A method of in-situ monitoring multiple parameters and blade condition of turbomachinery by using a single acoustic pressure sensor

Abstract

In this paper, a method of using a single acoustic pressure sensor to evaluate multiple physical parameters (pressure, rotation speed, temperature) of the turbomachinery and monitor the condition of rotating blades in-situ through the interpretation of dynamic acoustic pressure generated by the rotating components is proposed. The time-domain response of dynamic acoustic pressure is transformed by Fast Fourier Transform (FFT) to obtain the rotation frequency of the blade and calculate the rotation speed of turbomachinery, the standing wave method is adopted to measure the temperature of the rotating equipment synchronously with the dynamic acoustic pressure.

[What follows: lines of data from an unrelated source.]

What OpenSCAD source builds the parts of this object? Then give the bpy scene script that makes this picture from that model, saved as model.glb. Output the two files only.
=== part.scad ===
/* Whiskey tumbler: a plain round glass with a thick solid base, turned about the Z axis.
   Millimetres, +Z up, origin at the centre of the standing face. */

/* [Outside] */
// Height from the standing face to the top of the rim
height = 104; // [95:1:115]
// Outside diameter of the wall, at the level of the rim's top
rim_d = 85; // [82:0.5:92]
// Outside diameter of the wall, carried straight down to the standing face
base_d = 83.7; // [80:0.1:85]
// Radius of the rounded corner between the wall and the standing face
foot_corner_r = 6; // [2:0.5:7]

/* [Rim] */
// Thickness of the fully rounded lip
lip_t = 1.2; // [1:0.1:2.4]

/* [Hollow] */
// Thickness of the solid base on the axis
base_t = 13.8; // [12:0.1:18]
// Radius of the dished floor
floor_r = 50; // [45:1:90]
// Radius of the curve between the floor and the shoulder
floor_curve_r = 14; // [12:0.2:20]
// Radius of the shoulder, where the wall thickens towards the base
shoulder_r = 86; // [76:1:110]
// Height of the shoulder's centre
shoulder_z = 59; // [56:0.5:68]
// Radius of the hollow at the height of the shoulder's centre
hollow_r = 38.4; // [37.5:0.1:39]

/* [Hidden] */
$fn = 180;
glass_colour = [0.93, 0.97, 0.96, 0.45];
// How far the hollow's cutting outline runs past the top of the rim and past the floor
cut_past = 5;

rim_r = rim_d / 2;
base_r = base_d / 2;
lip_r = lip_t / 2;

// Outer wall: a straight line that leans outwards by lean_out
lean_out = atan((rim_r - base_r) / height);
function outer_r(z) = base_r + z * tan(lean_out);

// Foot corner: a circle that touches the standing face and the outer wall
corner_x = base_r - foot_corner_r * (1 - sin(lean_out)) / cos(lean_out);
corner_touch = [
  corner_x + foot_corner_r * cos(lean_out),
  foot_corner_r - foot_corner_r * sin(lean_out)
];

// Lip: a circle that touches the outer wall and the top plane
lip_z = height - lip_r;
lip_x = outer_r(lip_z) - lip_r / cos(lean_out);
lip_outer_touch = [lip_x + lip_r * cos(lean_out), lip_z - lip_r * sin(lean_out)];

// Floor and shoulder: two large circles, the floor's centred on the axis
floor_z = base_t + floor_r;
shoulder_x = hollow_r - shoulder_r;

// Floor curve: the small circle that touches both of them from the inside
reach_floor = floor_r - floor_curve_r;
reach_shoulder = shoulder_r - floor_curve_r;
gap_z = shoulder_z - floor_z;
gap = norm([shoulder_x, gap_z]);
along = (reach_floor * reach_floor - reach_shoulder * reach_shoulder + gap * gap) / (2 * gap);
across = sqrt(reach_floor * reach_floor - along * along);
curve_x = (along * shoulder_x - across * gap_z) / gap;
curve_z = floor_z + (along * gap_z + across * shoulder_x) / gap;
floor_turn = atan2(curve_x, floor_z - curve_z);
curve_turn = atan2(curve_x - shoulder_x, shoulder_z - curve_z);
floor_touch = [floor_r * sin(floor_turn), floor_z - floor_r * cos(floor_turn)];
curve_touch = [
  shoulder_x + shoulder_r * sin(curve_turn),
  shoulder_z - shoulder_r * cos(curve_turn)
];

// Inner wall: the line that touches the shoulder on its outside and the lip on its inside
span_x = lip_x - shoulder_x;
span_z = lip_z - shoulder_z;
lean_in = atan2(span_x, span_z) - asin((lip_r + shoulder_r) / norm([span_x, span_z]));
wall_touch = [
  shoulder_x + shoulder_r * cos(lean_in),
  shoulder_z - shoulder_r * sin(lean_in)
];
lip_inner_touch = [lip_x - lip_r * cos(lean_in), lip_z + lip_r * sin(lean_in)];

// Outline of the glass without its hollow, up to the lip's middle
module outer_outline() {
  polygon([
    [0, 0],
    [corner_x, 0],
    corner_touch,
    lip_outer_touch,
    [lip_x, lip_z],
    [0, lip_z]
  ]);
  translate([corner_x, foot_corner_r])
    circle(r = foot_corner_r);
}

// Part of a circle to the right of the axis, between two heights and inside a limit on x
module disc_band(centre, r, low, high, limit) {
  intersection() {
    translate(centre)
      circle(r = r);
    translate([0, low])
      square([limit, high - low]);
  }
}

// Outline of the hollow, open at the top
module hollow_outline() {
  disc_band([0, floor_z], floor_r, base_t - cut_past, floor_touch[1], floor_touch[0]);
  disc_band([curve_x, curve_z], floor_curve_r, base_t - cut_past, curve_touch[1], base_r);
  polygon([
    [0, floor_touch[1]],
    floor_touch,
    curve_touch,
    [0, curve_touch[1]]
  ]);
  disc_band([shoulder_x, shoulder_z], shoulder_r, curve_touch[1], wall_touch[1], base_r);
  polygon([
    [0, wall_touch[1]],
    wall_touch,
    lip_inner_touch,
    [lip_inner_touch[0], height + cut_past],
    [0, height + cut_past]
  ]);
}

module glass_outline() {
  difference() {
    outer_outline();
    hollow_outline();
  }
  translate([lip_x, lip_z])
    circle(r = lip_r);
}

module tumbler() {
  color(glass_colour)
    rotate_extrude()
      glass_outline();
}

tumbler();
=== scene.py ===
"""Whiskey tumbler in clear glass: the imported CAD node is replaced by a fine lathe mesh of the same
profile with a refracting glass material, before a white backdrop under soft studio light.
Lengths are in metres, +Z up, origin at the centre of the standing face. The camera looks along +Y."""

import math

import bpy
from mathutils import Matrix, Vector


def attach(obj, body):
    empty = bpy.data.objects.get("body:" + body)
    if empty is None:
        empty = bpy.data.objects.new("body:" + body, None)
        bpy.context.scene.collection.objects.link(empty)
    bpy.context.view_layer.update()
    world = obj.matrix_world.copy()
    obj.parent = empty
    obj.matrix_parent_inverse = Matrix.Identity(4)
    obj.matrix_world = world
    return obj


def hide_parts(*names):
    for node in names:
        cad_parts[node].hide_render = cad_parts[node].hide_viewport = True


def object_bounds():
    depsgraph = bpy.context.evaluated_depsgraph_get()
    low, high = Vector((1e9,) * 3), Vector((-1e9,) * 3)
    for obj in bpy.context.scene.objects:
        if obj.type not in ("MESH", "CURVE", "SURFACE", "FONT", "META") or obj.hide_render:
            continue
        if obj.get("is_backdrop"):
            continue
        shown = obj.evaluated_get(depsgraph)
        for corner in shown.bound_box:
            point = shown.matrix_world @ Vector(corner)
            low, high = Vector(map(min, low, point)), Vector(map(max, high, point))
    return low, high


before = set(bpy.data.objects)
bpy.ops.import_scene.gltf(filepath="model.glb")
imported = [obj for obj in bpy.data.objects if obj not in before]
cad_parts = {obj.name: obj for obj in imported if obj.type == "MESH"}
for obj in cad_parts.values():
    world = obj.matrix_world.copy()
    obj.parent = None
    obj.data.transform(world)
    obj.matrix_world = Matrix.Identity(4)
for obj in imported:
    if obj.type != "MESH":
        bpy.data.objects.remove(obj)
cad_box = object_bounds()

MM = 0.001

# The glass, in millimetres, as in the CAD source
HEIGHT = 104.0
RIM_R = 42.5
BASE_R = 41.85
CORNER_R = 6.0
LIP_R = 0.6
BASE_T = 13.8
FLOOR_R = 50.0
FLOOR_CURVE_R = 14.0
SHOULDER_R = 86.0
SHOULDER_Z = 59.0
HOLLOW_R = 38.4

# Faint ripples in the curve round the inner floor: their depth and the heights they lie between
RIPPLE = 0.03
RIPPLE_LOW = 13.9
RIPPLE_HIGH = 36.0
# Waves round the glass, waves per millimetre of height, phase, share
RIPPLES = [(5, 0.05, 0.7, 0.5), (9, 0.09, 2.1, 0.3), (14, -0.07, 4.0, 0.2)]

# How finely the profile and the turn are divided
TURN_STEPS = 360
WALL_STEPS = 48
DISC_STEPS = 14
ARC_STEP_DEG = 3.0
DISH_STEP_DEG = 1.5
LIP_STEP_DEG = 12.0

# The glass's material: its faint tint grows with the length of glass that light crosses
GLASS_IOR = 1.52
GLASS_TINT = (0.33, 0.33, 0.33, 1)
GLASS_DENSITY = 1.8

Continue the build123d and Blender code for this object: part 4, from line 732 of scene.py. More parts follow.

Furthermore, the formula for calculating the distance between the rotating blade tip and the case based on the acoustic attenuation model is derived, which can demonstrate the change of blade tip clearance, even blade wear, and fracture. Finally, a fan test-bed with seven blades is built for test verification, the results show that the rotation speed and temperature measured based on dynamic acoustic pressure are consistent with the measured results of commercial instruments, and it is also effective and accurate to measure the change of tip clearance and predict the wear and fracture of blade through the time-domain response of dynamic acoustic pressure. Therefore, in-situ dynamic acoustic pressure measurement with a single sensor is a promising method that can be used for both parameter evaluation and condition monitoring of turbomachinery.